Automotive SoC portfolios are high-value litigation targets
Renesas’s R-Car and RZ/G product families power safety-critical automotive and industrial systems globally. Asserting four patents across 25+ SKUs maximises leverage by threatening an entire product ecosystem rather than a single device. Companies with broad SoC portfolios should treat semiconductor architecture patents as a material IP risk, not merely a peripheral concern.

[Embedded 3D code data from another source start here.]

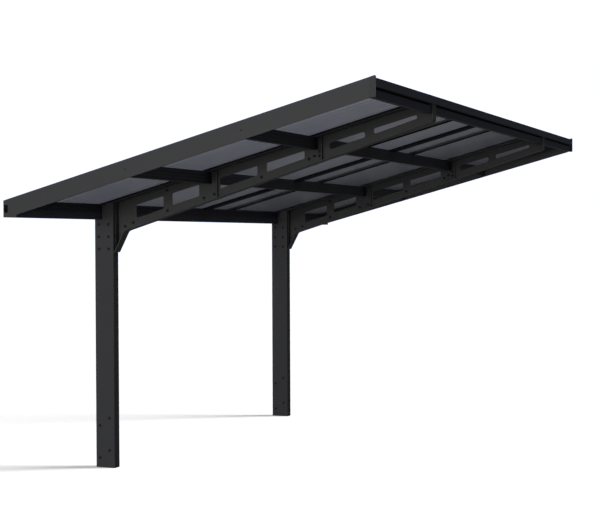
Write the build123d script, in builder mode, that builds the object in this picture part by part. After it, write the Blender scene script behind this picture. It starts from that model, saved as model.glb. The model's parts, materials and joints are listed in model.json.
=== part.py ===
from build123d import *
from math import cos, radians, tan
import os

os.makedirs("parts", exist_ok=True)

# The origin is the middle of the left post's foot. Z is up and the arms reach towards -Y.
# Side profiles are drawn as (forward, height), where forward is the distance in front of the posts.

# Layout
roof_width = 6000
roof_depth = 2900
roof_slope = 14.8
post_spacing = 3460
beam_clearance = 2020
rear_set_back = 10

# Posts and their anchor shoes
post_width = 80
post_depth = 174
post_wall = 4
post_corner = 5
shoe_base = 10
shoe_cheek = 5
shoe_height = 450
shoe_side_gap = 3
anchor_hole = 14
anchor_spacing = 90

# Rear gutter beam
gutter_height = 124
gutter_body = 80
gutter_lip = 35
gutter_wall = 3
gutter_fold = 14

# Roof edges
edge_wall = 2.5
fascia_drop = 135
fascia_top_flange = 40
fascia_ledge = 30
fascia_end_depth = 115
cap_thickness = 6
cap_groove_count = 3
cap_groove_width = 6
cap_groove_depth = 1.5
cap_corner = 9
outlet_width = 33
outlet_height = 57
outlet_from_rear = 6
outlet_above_floor = 34
trim_depth = 49
trim_height = 57
trim_top_drop = 19
trim_wall = 3

# Front beam under the trim
front_beam_depth = 43
front_beam_height = 52
front_beam_neck = 16
front_beam_neck_depth = 14
front_beam_set_back = 20
front_beam_wall = 3

# Twin-wall sheets and the bars that hold them
sheet_cover = 14
sheet_thickness = 16
sheet_side_gap = 3
sheet_rear_gap = 30
sheet_front_entry = 12
bar_stem = 10
bar_cap_width = 60
bar_cap_thickness = 4
bar_foot_width = 24
bar_foot_thickness = 6
bar_gap = 2
rafter_width = 150
rafter_depth = 12
rafter_wall = 3

# Arms: a channel as wide as the post, with its web lapped on the post's far side
arm_web = 5
arm_flange = 5
arm_root_depth = 268
arm_tip_depth = 168
arm_front_gap = 11
root_plate_drop = 267
root_ledge = 12
knee_run = 92
knee_radius = 40
tip_radius = 22
seam_shares = (0.336, 0.666)
seam_gap = 0.4
seam_flange_depth = 22
root_flange_depth = 45

# Arm slots, two in each segment: solid stretch before, first slot, bridge, solid stretch after
slot_layout = ((172, 249, 80, 164), (20, 326, 79, 148), (58, 289, 70, 146))
slot_top_depth = 70
slot_root_bottom = 178
slot_tip_bottom = 99.5
slot_corners = ((9, 9), (9, 9), (18, 13))

# Purlins
purlin_width = 45
purlin_wall = 3
bead_count = 3
bead_height = 6
bead_proud = 1.5
purlin_seam_gaps = (53, 37)
purlin_rise = 10
cope_gap = 0.5

# Places worked out from the sizes above
rise = tan(radians(roof_slope))
slant = cos(radians(roof_slope))
roof_left = (post_spacing - roof_width) / 2
roof_right = roof_left + roof_width
roof_rear = -(post_depth / 2 + rear_set_back)
roof_front = roof_rear + roof_depth
eaves_top = beam_clearance + gutter_height
sheet_top = sheet_cover
sheet_bottom = sheet_cover + sheet_thickness / slant
arm_roots = (post_width / 2, post_spacing + post_width / 2)
arm_front = roof_front - arm_front_gap
trim_rear = roof_front - trim_depth
lip_front = roof_rear + gutter_body + gutter_lip
front_beam_front = roof_front - front_beam_set_back
front_beam_rear = front_beam_front - front_beam_depth
root_bottom = beam_clearance - root_plate_drop
arm_reach = arm_front - post_depth / 2
joints = [post_depth / 2 + arm_reach * share for share in (0, *seam_shares, 1)]
slots = [
    (start + before, start + before + first, start + before + first + bridge, end - after)
    for start, end, (before, first, bridge, after) in zip(joints, joints[1:], slot_layout)
]
purlin_depth = fascia_drop - purlin_rise - sheet_bottom
purlin_positions = [seam - gap for seam, gap in zip(joints[1:], purlin_seam_gaps)]


def roof_height(forward, drop=0):
    """Height of the roof's top line, or of a line that runs a given drop under it."""
    return eaves_top + (forward - roof_rear) * rise - drop


trim_top = roof_height(roof_front, trim_top_drop)
trim_bottom = trim_top - trim_height


def side(x):
    """Plane of a side profile: drawn as (forward, height), extruded towards -X."""
    return Plane(origin=(x, 0, 0), x_dir=(0, -1, 0), z_dir=(-1, 0, 0))


def near_side(x_outer, inward, width):
    """The +X face of a layer that lies inwards of an outer face."""
    return max(x_outer, x_outer + inward * width)


def outline(plane, *points):
    """A closed straight-sided profile."""
    with BuildSketch(plane) as profile:
        with BuildLine():
            Polyline(*points, close=True)
        make_face()
    return profile.sketch


def band(x, start, end, drop_from, drop_to):
    """A strip that runs along the roof, between two drops under its top line."""
    return outline(
        side(x),
        (start, roof_height(start, drop_from)),
        (end, roof_height(end, drop_from)),
        (end, roof_height(end, drop_to)),
        (start, roof_height(start, drop_to)),
    )


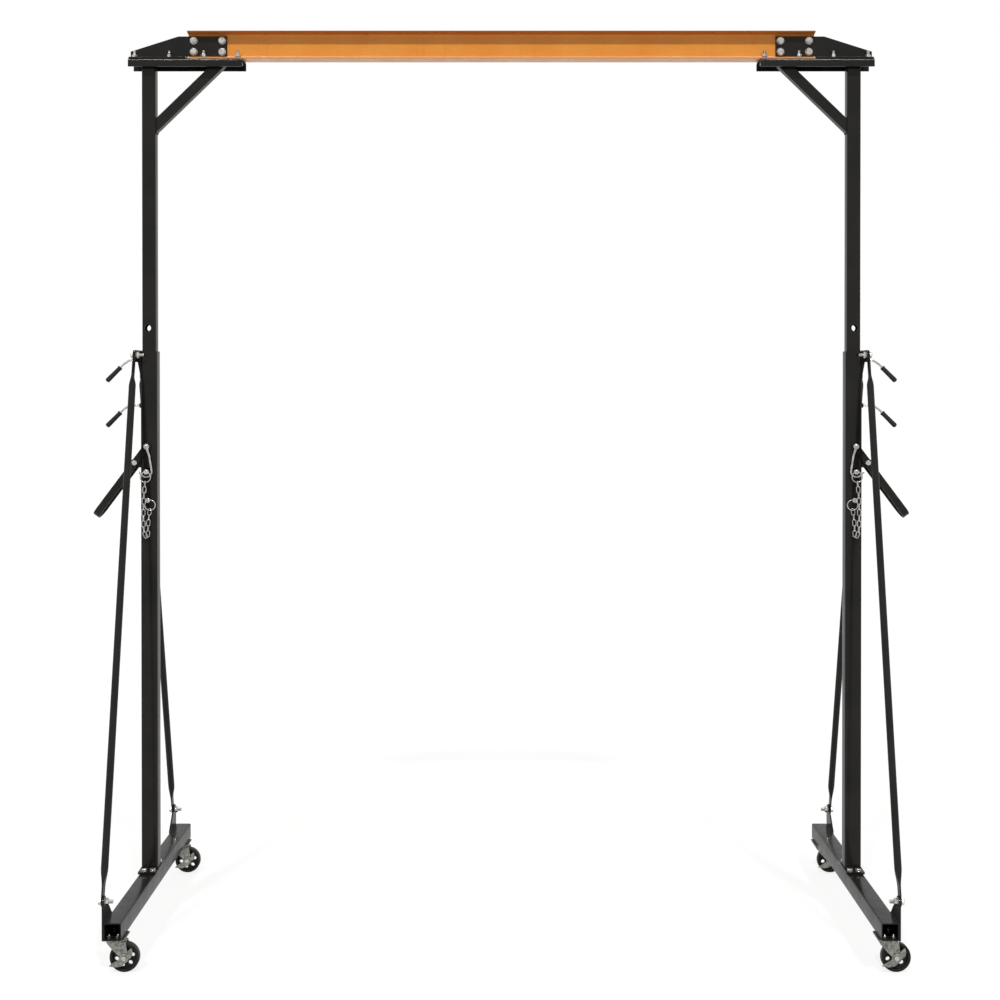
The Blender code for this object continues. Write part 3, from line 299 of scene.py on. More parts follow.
def evaluated_mesh(made):
    """The mesh with its modifiers applied and its doubles merged."""
    bpy.context.view_layer.update()
    graph = bpy.context.evaluated_depsgraph_get()
    mesh = bpy.data.meshes.new_from_object(made.evaluated_get(graph))
    bm = bmesh.new()
    bm.from_mesh(mesh)
    bmesh.ops.remove_doubles(bm, verts=bm.verts, dist=0.00001)
    bm.to_mesh(mesh)
    bm.free()
    return mesh


def box(low, high):
    low, high = Vector(low), Vector(high)
    bm = bmesh.new()
    place = Matrix.Translation((low + high) / 2) @ Matrix.Diagonal((*(high - low), 1))
    bmesh.ops.create_cube(bm, size=1, matrix=place)
    return solid(bm)


def facing(start, direction):
    """From +Z at the origin to a direction at a start."""
    turn = Vector(direction).to_track_quat("Z", "Y").to_matrix().to_4x4()
    return Matrix.Translation(Vector(start)) @ turn


def rod(start, end, radius, sides=40):
    start, end = Vector(start), Vector(end)
    bm = bmesh.new()
    bmesh.ops.create_cone(bm, cap_ends=True, segments=sides, radius1=radius, radius2=radius,
                          depth=(end - start).length,
                          matrix=facing((start + end) / 2, end - start))
    return solid(bm)


def from_curve(curve):
    drawn = bpy.data.objects.new("curve", curve)
    SCRATCH.objects.link(drawn)
    mesh = evaluated_mesh(drawn)
    bpy.data.objects.remove(drawn)
    bm = bmesh.new()
    bm.from_mesh(mesh)
    bmesh.ops.recalc_face_normals(bm, faces=bm.faces)
    return solid(bm)


def spline(curve, points, closed, radii=None):
    line = curve.splines.new("POLY")
    line.points.add(len(points) - 1)
    for index, (point, place) in enumerate(zip(line.points, points)):
        point.co = (*place, 1.0)
        if radii:
            point.radius = radii[index]
    line.use_cyclic_u = closed


AXES = {
    "X": Matrix(((0, 0, 1, 0), (1, 0, 0, 0), (0, 1, 0, 0), (0, 0, 0, 1))),
    "Y": Matrix(((1, 0, 0, 0), (0, 0, -1, 0), (0, 1, 0, 0), (0, 0, 0, 1))),
    "Z": Matrix.Identity(4),
}


def prism(outline, axis, low, high):
    """An outline in (y, z), (x, z) or (x, y), pushed along the third axis."""
    low, high = min(low, high), max(low, high)
    curve = bpy.data.curves.new("outline", "CURVE")
    curve.dimensions = "2D"
    curve.fill_mode = "BOTH"
    curve.extrude = (high - low) / 2
    spline(curve, [(a, b, 0) for a, b in outline], closed=True)
    made = from_curve(curve)
    middle = Vector([(low + high) / 2 if axis == name else 0 for name in "XYZ"])
    made.data.transform(Matrix.Translation(middle) @ AXES[axis])
    return made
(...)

E.D. Texas remains a preferred venue for semiconductor IP plaintiffs
The Eastern District of Texas continues to attract patent infringement filings in the semiconductor space due to its established patent litigation procedures and plaintiff-friendly reputation. Defendants with significant US market exposure — particularly in automotive-grade chips — should factor venue risk into their FTO and IP risk assessments when entering or expanding in the US market.
Xueshan v Renesas — key questions answered
The case was dismissed with prejudice. On 15 February 2024, the Eastern District of Texas accepted the parties’ Joint Stipulation of Dismissal, ordering that all claims and causes of action in Case No. 2:22-cv-00157 are dismissed with prejudice. Xueshan Technologies is permanently barred from re-asserting the same four patents against the same Renesas products.
Xueshan asserted four US patents: US8117479B2 (App. No. 12/402698), US10162642B2 (App. No. 14/172839), US7038695B2 (App. No. 10/812173), and US8643659B1 (App. No. 10/958758). All four were asserted in a single complaint filed in the Eastern District of Texas on 17 May 2022.
The accused products include Renesas’s R-Car automotive SoC family (R-Car H2, H3, H3Ne, H3e, M2, M3, M3Ne, M3e, V3U, V2H, D1, D3, D3e, E2, E3e), the RZ/G MPU family (RZ/G1H, RZ/G1C, RZ/G1E, RZ/G1M, RZ/G1N, RZ/G2E, RZ/G2H, RZ/G2M, RZ/G2N), and Renesas Synergy S5 and S7 Series MCUs — over 25 distinct product SKUs in total.
No substantive rulings on validity, infringement, or claim construction are visible in the public record. The case resolved via joint stipulation before any merits adjudication. The court’s order explicitly denied all pending relief as moot, confirming that no outstanding motions received substantive rulings at the time of dismissal.
Xueshan Technologies was represented by Nelson Bumgardner Conroy PC (with additional support from Warren Rhoades, LLP), with lead attorneys including Edward R. Nelson III, Patrick Joseph Conroy, and Jonathan Hart Rastegar. Renesas Electronics was represented by Gillam & Smith LLP, with Melissa Richards Smith listed as lead counsel for the defence.